Tuesday, June 22, 2010

Doing your own on-time flight analysis, Part I

This will be a quick tutorial on looking at on-time flight analysis. This material will be part of a lab for a class on InfiniDB that I am developing. The information is from Data.Gov Website and you are free to follow the steps presented.

What I want to know is what flight from a certain airport arrives at my local airport on time the most frequently. Traveling from LAX to DFW can often be a combination of cancellations, flight delays, and being the nth plane in line for takeoff. So what is the best flight choice for that route?

The first step is getting the data. And is is available for free from Airline On-Time Performance and Causes of Flight Delays. Be sure to select the check box for documentation so that there will be a readme.html to described the file fields included in the zipped file you will download. If you pick all the available information you will receive over 500,000 lines in a .CSV file.

It is worth comparing what the readme.html file and a few sample lines of data from the .CSV file. Any programmer who has written to the specification and then found the 'real world' data is different from what was expected will expound on the value of double checking what you are 'supposed to have' and 'what you got'. In this case, for example, the FlightDate is documented as yyyymmdd but is yyyy-mm-dd in the data. This in itself is not a big deal but a little time can save aggravation later.

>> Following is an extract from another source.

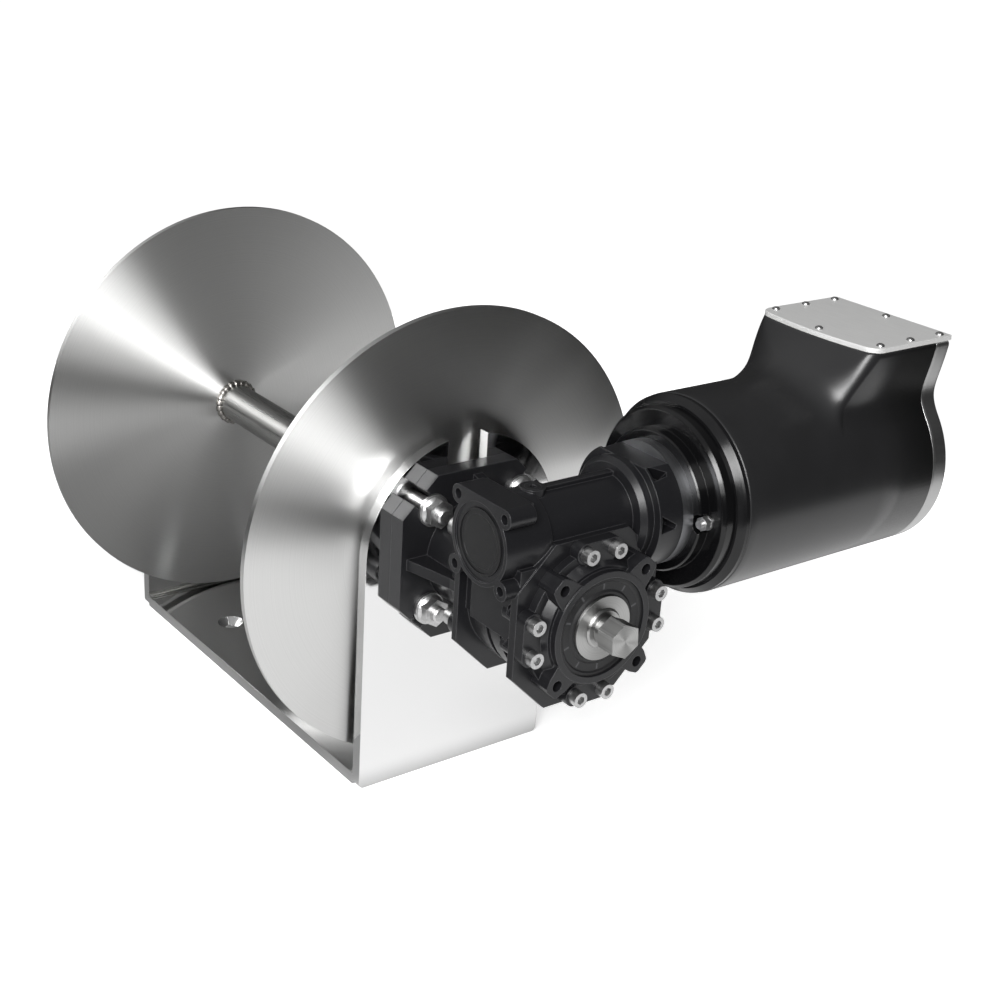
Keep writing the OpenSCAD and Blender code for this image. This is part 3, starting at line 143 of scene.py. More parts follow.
def off_axis(tree, centre, square):
    """Distance from an axis through a centre; square has a 1 for each direction square to it."""
    place = add(tree, "TexCoord", {}, {})
    offset = add(tree, "VectorMath", {"operation": "SUBTRACT"}, {
        0: place.outputs["Object"], 1: centre})
    flat = add(tree, "VectorMath", {"operation": "MULTIPLY"}, {
        0: offset.outputs["Vector"], 1: square})
    length = add(tree, "VectorMath", {"operation": "LENGTH"}, {0: flat.outputs["Vector"]})
    return length.outputs["Value"]


disc_steel, tree, shader = finish(
    "turned_stainless", Metallic=1.0, Anisotropic=1.0, Anisotropic_Rotation=0.25)
# Turning marks are about 0.15 mm apart, finer than a pixel, so they are drawn 0.9 mm apart
ring_mm = 0.9
marks = add(tree, "TexNoise", {"noise_dimensions": "1D"}, {
    "W": off_axis(tree, spool_axis, square_to_spool), "Scale": 1000 / ring_mm,
    "Detail": 3.0, "Roughness": 0.7})
grain = add(tree, "Tangent", {"direction_type": "RADIAL", "axis": "Y"}, {})
vary(tree, shader, marks.outputs["Fac"], ("#D2D2D1", "#E0E0DF"), (0.38, 0.42), span=(0.3, 0.7))
feed(tree, shader, {"Tangent": grain.outputs["Tangent"]})
wear(disc_steel, "gear_side_disc", "idle_side_disc")

# Core tube of the spool: stainless tube, drawn through a die and left as it comes. The die leaves
# lines along it, which break each highlight into streaks.
core_steel, tree, shader = finish("drawn_stainless_tube", Metallic=1.0)
# Die lines are finer than a pixel, so they are drawn 0.8 mm apart
line_mm, line_stretch = 0.8, (1, 60, 1)
lines = add(tree, "TexNoise", {}, {
    "Vector": millimetres(tree, line_stretch), "Scale": 1 / line_mm, "Detail": 3.0})
drawn = add(tree, "Bump", {}, {
    "Height": lines.outputs["Fac"], "Strength": 0.2, "Distance": 0.0002})
vary(tree, shader, lines.outputs["Fac"], ("#8F8F8E", "#C9C9C8"), (0.2, 0.4))
feed(tree, shader, {"Normal": drawn.outputs["Normal"]})
wear(core_steel, "spool_core")

# Weld beads at the discs: one run of filler all round the core on each side. Each step of the
# torch leaves a scale, so the bead is a ring of overlapping ripples with a grey heat stain.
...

So in Part II, we will create a table and load up the data.

4 comments:

Jeremy Cole said...

Dave,

Have you seen flightstats.us? I did a bunch of work on this before (for a MySQL/subqueries demo) which you could probably reuse. :)

Justin Swanhart said...

You also have to be very careful because data between different time periods in those files is structured differently. You'll notice that some fields are marked as "not in data set before X" and those files don't have those columns.

Further, the order of the columns is different in different years.

A guess a good ETL tool will automatically map the column headers to rows, but I didn't have much luck with that.

Justin Swanhart said...

Apparently those consistency problems in the data were cleaned up since the last time I downloaded the data, in early 2008 :)

Sheeri K. Cabral said...

Interestingly I have been toying with the idea of a similar project - comparing weather forecasts with actual weather.

Often I'll wonder if yesterday really reached that high temperature that was forecasted, or if the snow/rainfall accumulation was what the projection was, etc.